There can be no doubt that, as the book records, the entry of the United States of America in the war was indeed the salvation of Australia.  In particular, two great naval battles, the Battle of the Coral Sea and the Battle of Midway in 1942 were a turning point, the Midway success leading McArthur, when he met Curtin in Melbourne on 11 June 1942, to assert that the security of Australia was now assured – something of which Curtin was not yet convinced, at least publicly.

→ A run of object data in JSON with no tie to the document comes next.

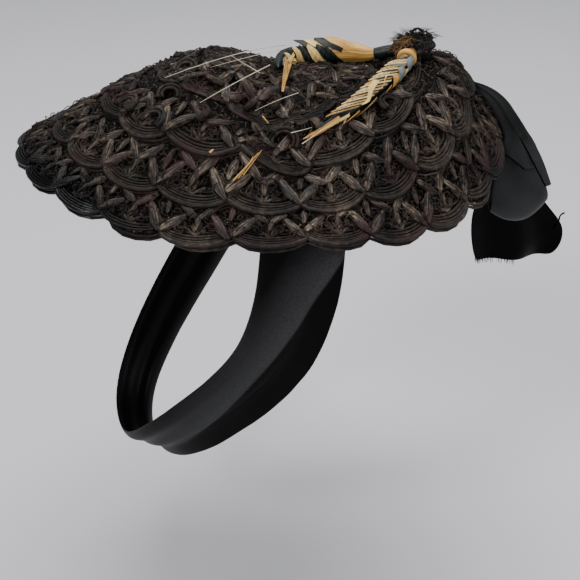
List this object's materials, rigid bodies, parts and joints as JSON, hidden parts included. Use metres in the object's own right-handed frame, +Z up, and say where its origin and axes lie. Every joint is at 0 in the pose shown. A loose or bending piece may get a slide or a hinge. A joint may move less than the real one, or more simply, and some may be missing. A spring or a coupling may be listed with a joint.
{
  "type": "bonnet",
  "caption": "Flat oval bonnet of lapped, scalloped braid rows, trimmed with straw wheat ears, a braid knot and a rear ribbon bow, with a ribbon loop that holds it under the chin.",
  "frame": {"origin": "the top of the head inside the crown, where the bonnet sits", "axes": "+X to the wearer's left, -Y to the front, +Z up"},
  "size_m": [0.1729, 0.2647, 0.2214],
  "materials": {
    "braid": "openwork braid of dark brown-black viscose cord, dull with worn brown edges",
    "cord": "twisted black-brown edging cord, slightly glossy",
    "straw": "split and plaited straw, cream and dyed green, satin",
    "ribbon": "black silk ribbon, soft satin sheen"
  },
  "bodies": {
    "root": {"crown": "braid", "second_row": "braid", "rim_row": "braid", "rim_cord": "cord", "peak_knot": "braid", "wheat_ear_near": "straw", "wheat_ear_far": "straw", "bow_knot": "ribbon", "bow_top_loop": "ribbon", "bow_middle_loop": "ribbon", "bow_round_loop": "ribbon", "bow_tail": "ribbon", "chin_ribbon": "ribbon"}
  },
  "joints": []
}
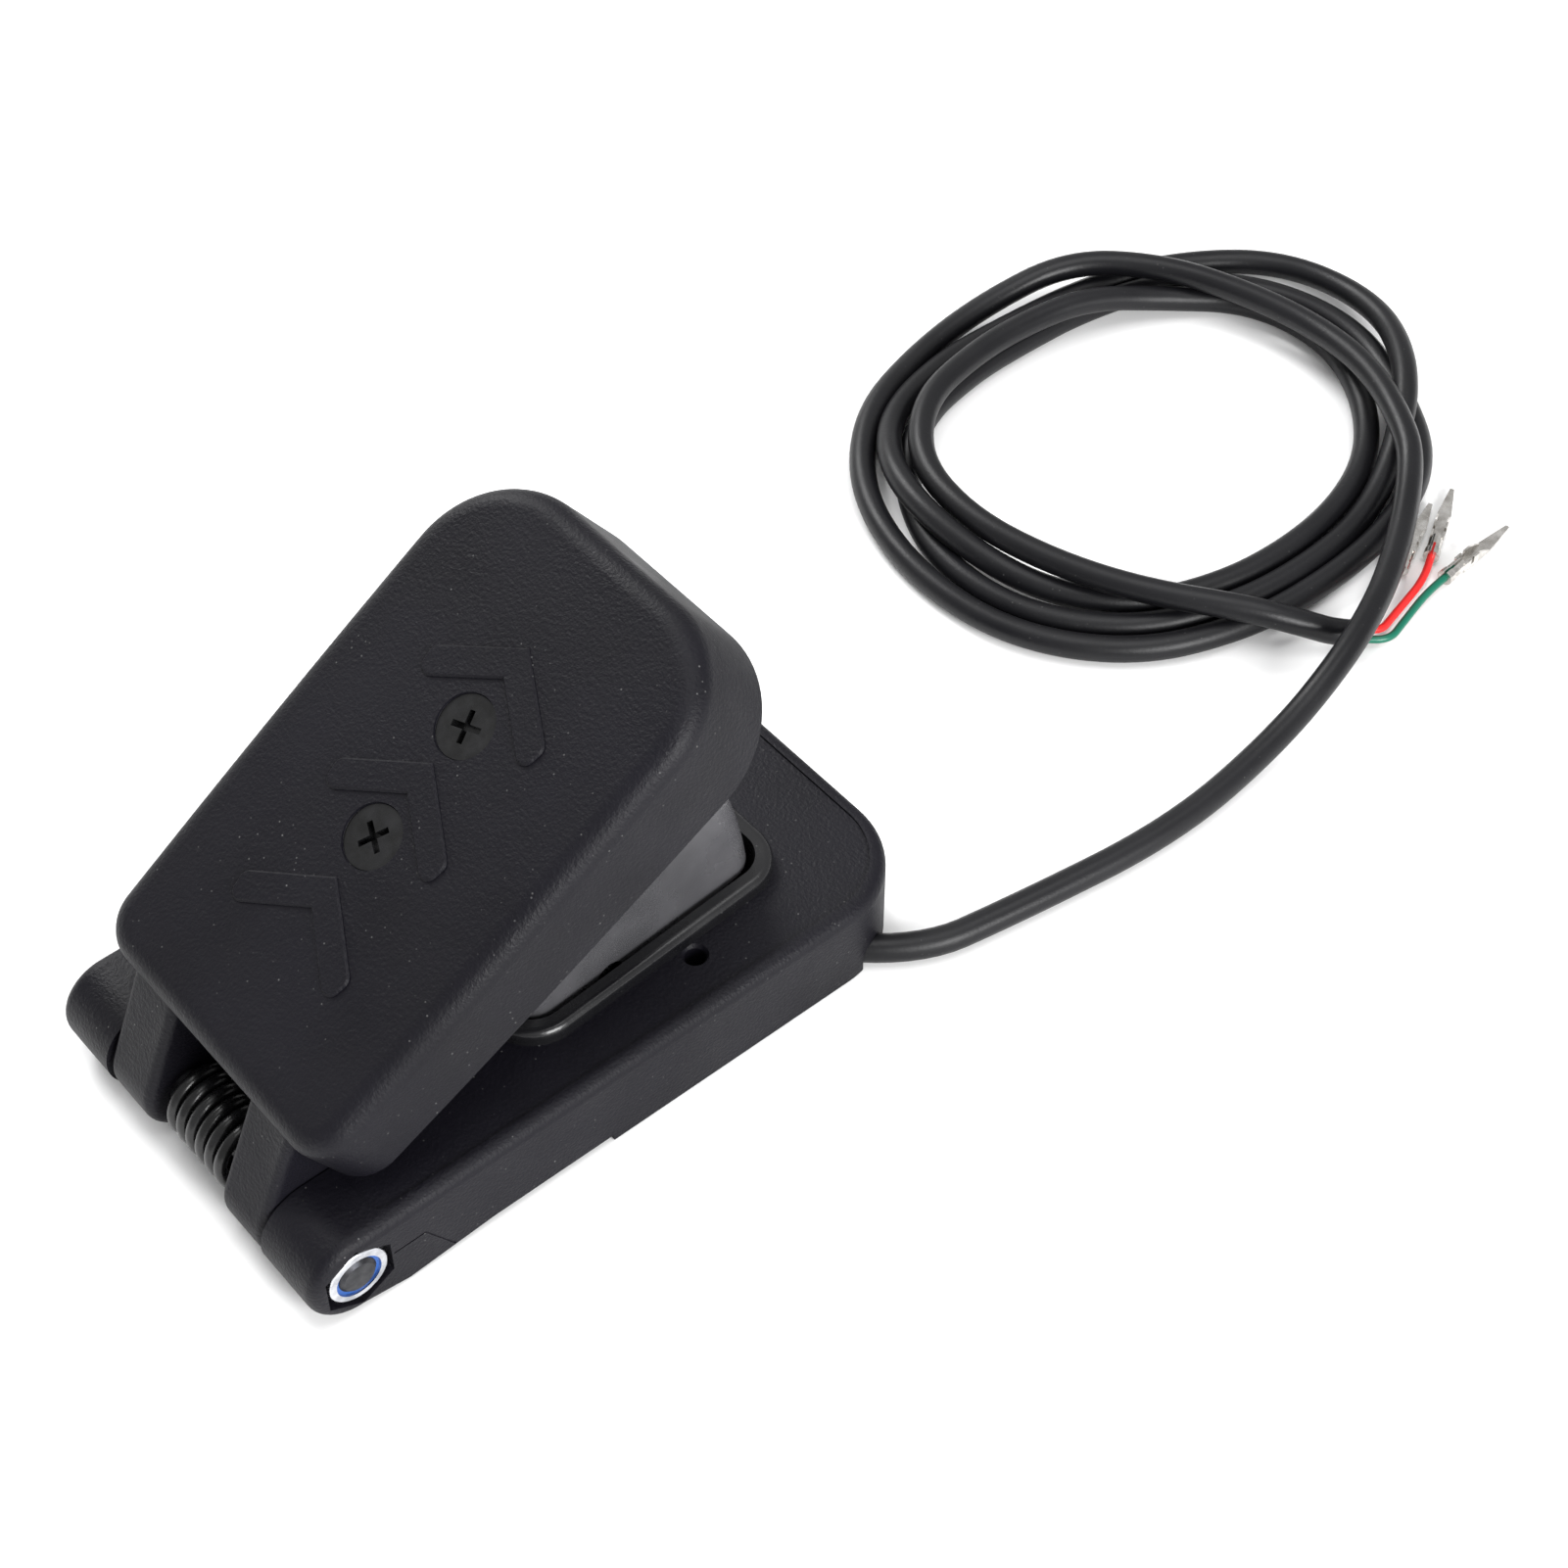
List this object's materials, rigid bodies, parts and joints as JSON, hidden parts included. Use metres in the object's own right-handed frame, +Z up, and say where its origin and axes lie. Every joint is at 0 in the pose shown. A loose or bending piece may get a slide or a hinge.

One of the many revelations in this well researched book is the crucial and highly secret part played by the Allied code breakers in the Battle of the Coral Sea and later in the decisive Battle of Midway, in 1942.  But to the astonishment and dismay of the US allies, shortly after that batrtle, Curtin openly disclosed to some Australian journalists that it was an intercepted Japanese code message that had enabled the US fleet to be in the right place at the right time to engage the Japanese fleet.

In his memoir, retired US Admiral Leyton was scathing of what he saw to be an act of recklessness, one which made the chief of the US fleet reluctant to continue to provide secret decoded information to the Australians thereafter, lest it be made public.

However, the point strongly made by Bob Wurth in his book, The Battle for Australia, is that despite Curtin’s ongoing mental and physical problems, and despite the military and political mistakes made during his Prime Ministership, Curtin was a patriotic leader determined to put the needs and views of Australia above all else.  Perhaps the most important of his achievements was in asserting Australia’s paramount right to defend Australia first, something which may seem unquestionably obvious today, and in forming a close relationship and alliance with the USA, an alliance which has continued, and indeed strengthened, over the ensuing 70 years.

I wholeheartedly commend this important book to you, and have great pleasure in officially launching it.